Bayh, a second-term senator, attended tennis camp with one of his sons, while Biden, the chairman of the Senate Foreign Relations Committee, evidently spent the day at his home in Delaware.
“My answer to any question about the subject that I think you’re referring to is that all inquiries should be directed at Senator Obama’s campaign,” said Clinton, the former first lady who came close to capturing the nomination in the primaries of last winter and spring.
Despite the advice, neither Obama nor his aides were saying.
“Obviously, the most important question is: Is this person ready to be president?” Obama told “The Early Show” on CBS. Second, he said, was: “Can this person help me govern?
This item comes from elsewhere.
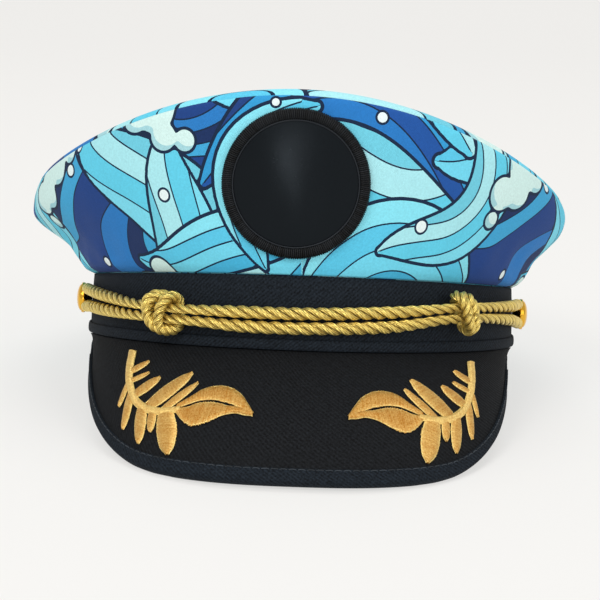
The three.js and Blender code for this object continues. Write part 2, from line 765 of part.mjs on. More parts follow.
// Stations of the closed cord: the upper run, round the right shank, the lower run, and back
function cordStations() {
  const run = spaced(-BUTTON_AZIMUTH, BUTTON_AZIMUTH, CORD_STATIONS);
  const turns = [45, 0, -45];
  const straight = (azimuth, side) => ({ azimuth, swing: 90 * side });
  return [
    ...run.map((azimuth) => straight(azimuth, 1)),
    ...turns.map((swing) => ({ azimuth: BUTTON_AZIMUTH, swing })),
    ...run.map((azimuth) => straight(-azimuth, -1)),
    ...turns.map((swing) => ({ azimuth: -BUTTON_AZIMUTH, swing: 180 + swing })),
  ];
}

function cordCentre({ azimuth, swing }) {
  const reach = halfSpread(azimuth);
  const z = routeMiddle(azimuth) + reach * Math.sin(rad(swing));
  return onBand(azimuth, z, cordStandOff(azimuth)).addScaledVector(
    sideways(azimuth),
    reach * Math.cos(rad(swing)),
  );
}

function tubeRound(centres, radii, normals) {
  return loft(
    centres.map((centre, i) => {
      const ahead = centres[(i + 1) % centres.length];
      const behind = centres[(i + centres.length - 1) % centres.length];
      const tangent = ahead.clone().sub(behind).normalize();
      const across = tangent.clone().cross(normals[i]).normalize();
      return ringOf(centre, radii[i], across.clone().cross(tangent), across);
    }),
    true,
  );
}

const stations = cordStations();
const cordGeometry = tubeRound(
  stations.map(cordCentre),
  stations.map(({ azimuth }) => cordRadius(azimuth)),
  stations.map(({ azimuth }) => outward(azimuth)),
);

// A slide knot: a turn of cord round both runs, its front ahead of its back
function knotGeometry(azimuth) {
  const knotRadius = KNOT_DIAMETER / 2;
  const halfAcross = cordRadius(azimuth) + KNOT_EASE + knotRadius;
  const halfUp = halfSpread(azimuth) + halfAcross;
  const middle = onBand(azimuth, routeMiddle(azimuth), cordStandOff(azimuth));
  const [out, aside, up] = [outward(azimuth), sideways(azimuth), point(0, 0, 1)];
  const squared = (value) => sign(value) * Math.abs(value) ** KNOT_SQUARENESS;
  const turns = steps(KNOT_STATIONS).map((i) => (2 * Math.PI * i) / KNOT_STATIONS);
  const centres = turns.map((turn) =>
    middle
      .clone()
      .addScaledVector(out, halfAcross * squared(Math.cos(turn)))
      .addScaledVector(up, halfUp * squared(Math.sin(turn)))
      .addScaledVector(aside, -KNOT_SKEW * Math.cos(turn) - KNOT_LEAN * Math.sin(turn)),
  );
  const normals = turns.map((turn) =>
    out.clone().multiplyScalar(Math.cos(turn)).addScaledVector(up, Math.sin(turn)),
  );
  return tubeRound(
    centres,
    turns.map(() => knotRadius),
    normals,
  );
}

// A button with its shank, along +Y from the band: [radius, height]
const buttonSeat = 2 * GAP + CORD_DIAMETER * CORD_ROUTE[0].thickness;
const BUTTON_PROFILE = [
  [0, GAP],
  [SHANK_RADIUS, GAP],
  [SHANK_RADIUS, buttonSeat],
  [BUTTON_RADIUS * 0.94, buttonSeat],
  [BUTTON_RADIUS, buttonSeat + BUTTON_RISE * 0.1],
  [BUTTON_RADIUS, buttonSeat + BUTTON_RISE * 0.24],
  [BUTTON_RADIUS * 0.9, buttonSeat + BUTTON_RISE * 0.32],
  [BUTTON_RADIUS * 0.86, buttonSeat + BUTTON_RISE * 0.46],
  [BUTTON_RADIUS * 0.68, buttonSeat + BUTTON_RISE * 0.74],
  [BUTTON_RADIUS * 0.4, buttonSeat + BUTTON_RISE * 0.93],
  [0, buttonSeat + BUTTON_RISE],
];

function button(name, azimuth) {
  const profile = BUTTON_PROFILE.map(([r, h]) => new THREE.Vector2(r, h));
  const mesh = piece(name, new THREE.LatheGeometry(profile, BUTTON_COLUMNS), giltMetal);
  mesh.position.copy(onBand(azimuth, routeMiddle(azimuth)));
  mesh.quaternion.setFromUnitVectors(point(0, 1, 0), outward(azimuth));
  return mesh;
}

// Assembly

const hat = new THREE.Group();
hat.add(
  piece("crown_top", crownTopGeometry, printedCloth),
  piece("crown_side", crownSideGeometry, printedCloth),
  piece("band", pressed(bandGeometry), blackTwill),
  piece("band_welt", pressed(weltGeometry), blackTwill),
  piece("peak", peakGeometry, peakCloth),
  piece("peak_binding", pressed(bindingGeometry), blackTwill),
  piece("patch", patchGeometry, patchLeather),
  piece("patch_border", borderGeometry, borderThread),
  piece("cord", cordGeometry, goldCord),
  ...KNOTS.map(({ name, azimuth }) => piece(name, knotGeometry(azimuth), goldCord)),
  ...SPRAYS.map((row) => piece(row.name, spray(row), goldThread)),
  button("left_button", -BUTTON_AZIMUTH),
  button("right_button", BUTTON_AZIMUTH),
);
hat.rotation.x = -tilt;

const resting = new THREE.Group();
resting.add(hat);
resting.updateMatrixWorld(true);
const box = new THREE.Box3().setFromObject(resting, true);
resting.position.set(-(box.min.x + box.max.x) / 2, -(box.min.y + box.max.y) / 2, -box.min.z);

export default resting;
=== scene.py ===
import math

import bmesh
import bpy
import numpy as np
from mathutils import Matrix, Vector


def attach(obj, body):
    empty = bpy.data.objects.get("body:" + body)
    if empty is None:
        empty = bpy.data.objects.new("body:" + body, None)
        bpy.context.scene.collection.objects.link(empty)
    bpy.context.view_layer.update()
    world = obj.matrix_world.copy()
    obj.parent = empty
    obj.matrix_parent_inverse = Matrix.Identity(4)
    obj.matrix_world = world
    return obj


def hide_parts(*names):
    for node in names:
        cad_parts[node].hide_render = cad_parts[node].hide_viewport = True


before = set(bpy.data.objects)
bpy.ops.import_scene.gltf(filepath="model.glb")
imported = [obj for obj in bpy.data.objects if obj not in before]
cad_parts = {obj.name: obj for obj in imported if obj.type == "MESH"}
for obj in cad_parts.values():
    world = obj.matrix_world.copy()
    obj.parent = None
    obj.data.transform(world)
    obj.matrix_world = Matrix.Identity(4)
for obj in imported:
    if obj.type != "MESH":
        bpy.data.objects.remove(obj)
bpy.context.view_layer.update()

# ---------------------------------------------------------------- sizes, in millimetres

ROUND = 2 * math.pi
UP = np.array([0, 0, 1])
TILT = math.radians(11.03226)
RESTING_OFFSET = np.array([2.46486, 11.72357, 19.21396])
GAP = 0.3

BAND_HALF_WIDTH = 89
BAND_HALF_LENGTH = 102
BAND_FRONT_HEIGHT = 28.3
BAND_BACK_HEIGHT = 21
BAND_DIP = 1.6  # how fast its top edge falls away from the front
BAND_TAPER = 0.8  # how much smaller it is at its top edge
BAND_WALL = 2.5
BAND_BULGE = 0.25
WELT_HEIGHT = 4.2
WELT_PROUD = 0.9

CROWN_HALF_WIDTH = 111.5
CROWN_FRONT_REACH = 114
CROWN_BACK_REACH = 120
CROWN_FRONT_HEIGHT = 95.7
CROWN_SIDE_HEIGHT = 56.5
CROWN_BACK_HEIGHT = 54
CROWN_BROW = 6  # flattens the seam's front
CROWN_LEAN = -2  # to the left
CROWN_CANT = 1.2  # lower on the right
CROWN_WALL = 2
ROLL_WIDTH = 12
ROLL_HEIGHT = 4.2
ROLL_FADE = 0.6
TOP_PUFF = 5
TOP_DENT = 0.5
FOLD_DEPTH = 2.4
FOLD_FADE = 8  # the folds and creases fade out over an eighth of the height at either edge
FRONT_FADE = 1.5  # how fast the front's profile gives way to the sides'
SEAM_PULL = 0.9
SEAM_WIDTH = 1.1

PEAK_HALF_WIDTH = 83.7
PEAK_LEAN = -0.7  # to the left
PEAK_REACH = 145
PEAK_DROP = 44.3
PEAK_END_DROP = 5.5
PEAK_ROOT = 0.7  # how far off the band it starts
PEAK_THICKNESS = 2.6
PEAK_CROWNING = 2.6  # how far it bulges between root and rim
PEAK_SIDE_EDGE, PEAK_EDGE = 0.015, 0.02  # its direction is read this far inside its edges
PEAK_END_AZIMUTH = math.radians(77)
PEAK_END = 0.995  # share of the way down at which the edge starts to round
RIM_SQUARENESS = 2.7
BINDING_WIDTH = 5
BINDING_CLOTH = 0.8
TUCK_HEIGHT = 4
TUCK_WALL = 1.4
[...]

Are they going to be an effective partner in creating the kind of economic opportunity here at home and guiding us through some dangerous waters internationally?”
And, he added: “I want somebody who is going to be able to challenge my thinking and not simply be a ‘yes person’ when it comes to policymaking.
Among those believed in the running, Edwards, Biden and Bayh fit the mold of running mate with experience in defense or foreign policy – areas in which Obama is rated relatively poorly in the polls compared with Republican Sen. John McCain.
Clinton’s credentials were forged in the primaries and caucuses where she ran a close second to Obama in the battle for the nomination. She maintains a loyal following among Democrats, many of whom have yet to swing behind the man who defeated her.
There was no shortage of other speculation, ranging from GOP Sen. Chuck Hagel of Nebraska, who traveled with Obama to Iraq and Afghanistan, to Massachusetts Sen. John Kerry, the 2004 Democratic presidential nominee, to Democratic Sen. Chris Dodd of Connecticut.
The emergence of Edwards as a possible selection was the surprise of the day.
Edwards is a favorite of House Speaker Nancy Pelosi, who praised his “extraordinary credentials” on ABC’s “This Week” on Aug. 3 and said: “I hope he will be the nominee.”
One Democratic official with knowledge of the conversation said Obama told Pelosi recently that she would be pleased with the choice. Other Democratic officials said he was on the short list. All spoke on the condition of anonymity because they were not authorized to discuss Obama’s selection process.
Edwards, chairman of the Military Construction and Veterans Affairs Appropriations Subcommittee, is a nine-term moderate Democrat representing the GOP-leaning Texas district. He is well-known in Texas but does not have a national profile.
Several GOP officials said Friday that Arizona Sen. McCain, Obama’s Republican rival, had not settled on a running mate – nor offered the job to anyone – although former Massachusetts Gov. Mitt Romney and Minnesota Gov. Tim Pawlenty were under serious consideration. It’s likely McCain will wait to see who Obama selects before picking his running mate.
Officials said the campaign also was preparing for an “unconventional” nominee, an indication that oft-mentioned former Pennsylvania Gov. Tom Ridge, an abortion-rights supporter, or Connecticut Democrat-turned-independent Joe Lieberman still could be in the running. That category also could include non-politicians whom McCain deeply admires, such as Gen. David Petraeus, the top U.S. commander in Iraq.
Two officials close to Romney said he had not been offered the job. Pawlenty batted away questions Friday in a CNN interview, saying, “I’m sure he’ll make a wonderful choice for our party and for our country, and we’ll just have to wait until next Friday to find out the answer to those questions.”
The GOP convention begins Sept. 1 in St. Paul, Minn.